In Chinese mythology there are five types of dragon:-
The first dragon
- Those guarding the gods and emperors
- Those controlling the wind and rain
- Earthly dragons which deepened the rivers and seas
- Guardians of hidden treasure
The First dragon appeared to the mythical emperor Fu-hsi, and filled the hole in the sky made by the monster Kung Kung. Its waking, sleeping and breathing determined day and night. Season and weather.
There are many differences between the classical dragon and the Chinese dragon, these include the ability to fly even without wings, shape-shifting abilities, and of course the general benevolent behaviour to the populace.
The Chinese dragon is made up of nine entities. The head of camel, the eyes of a demon, the ears of a cow, the horns of a stag, the neck of a snake, it's belly a clam's, it's claws that of an eagle, while the soles of his feet are that of a tiger, and the 117 scales that cover it's body are that of a carp.
The Chinese dragon has four claws as standard, but the Imperial dragon has five, this is to identify it above the lesser classes.

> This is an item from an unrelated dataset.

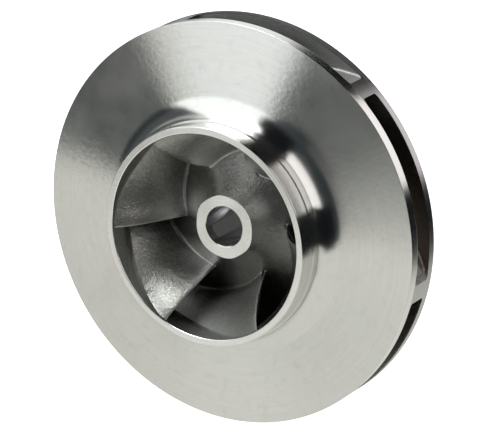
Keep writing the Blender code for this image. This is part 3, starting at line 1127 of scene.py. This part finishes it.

Anyone other than the emperor using the 5 claw motif was put to death.
The Chinese dragon (Lung) was a divine bringer of rain, necessary for the good of the people. Throughout Chinese history the dragon has been equated with weather. It is said that some of the worst floodings were caused when a mortal has upset a dragon. The dragon was also a symbol of the emperor whose wisdom and divine power assured the well-being of his subjects. Many legends draw connections between the dragon and the emperor. Some emperors claimed to have descended from the dragon.
Chinese dragons of myth could make themselves as large as the universe or as small as a silkworm. They could also change color and disappear in a flash. They rise to the skies in the spring and plunge into the waters in the autumn.
Dragon occupies a very important position in Chinese mythology. It shows up in arts, literature, poetry, architecture, songs, and many aspects of the Chinese conscience. The origin of Chinese dragons is unknown, but certainly pre-dates the written history.
Nine Dragon Wall
A very popular tourist site in Beijing is this Nine-Dragon Wall in BaiHai Park. After hundreds of years, the colours of the ceramic tiles are just as brilliant. The wall was built in 1756. It is 21m long, about 15m high and i.2m thick. It is faced with 424 7-colour ceramic tiles. At the centre of the wall, there is a giant dragon, flanged by four dragons on each side. In addition to these nine large dragons, the wall is covered from edge to edge with many smaller dragons. In all, there are 635 dragons.
According to legend the Dragon had nine sons, and each had a strong personality. There is no general agreement as to what the Dragon's sons are called. However, to most people, they are:
- Haoxian A reckless and adventurous dragon whose image can be found decorating the eaves of palaces.
- Yazi Valiant and bellicose; his image is seen on sword-hilts and knife hilts.
- Chiwen likes to gaze into the distance and his appearance is often carved on pinnacles.
- Baxia is a good swimmer and his image decorates many bridge piers and archways.
- Pulao is fond of roaring and his figure is carved on bells.
- Bixi is an excellent pack-animal whose image appears on panniers.
- Qiuniu loves music and his figure is a common decoration on the bridge of stringed musical instruments.
- Suanmi is fond of smoke and fire; his likeness can be seen on the legs of incense-burners.
- Jiaotu is as tight-lipped as a mussel or a snail. His image is carved on doors.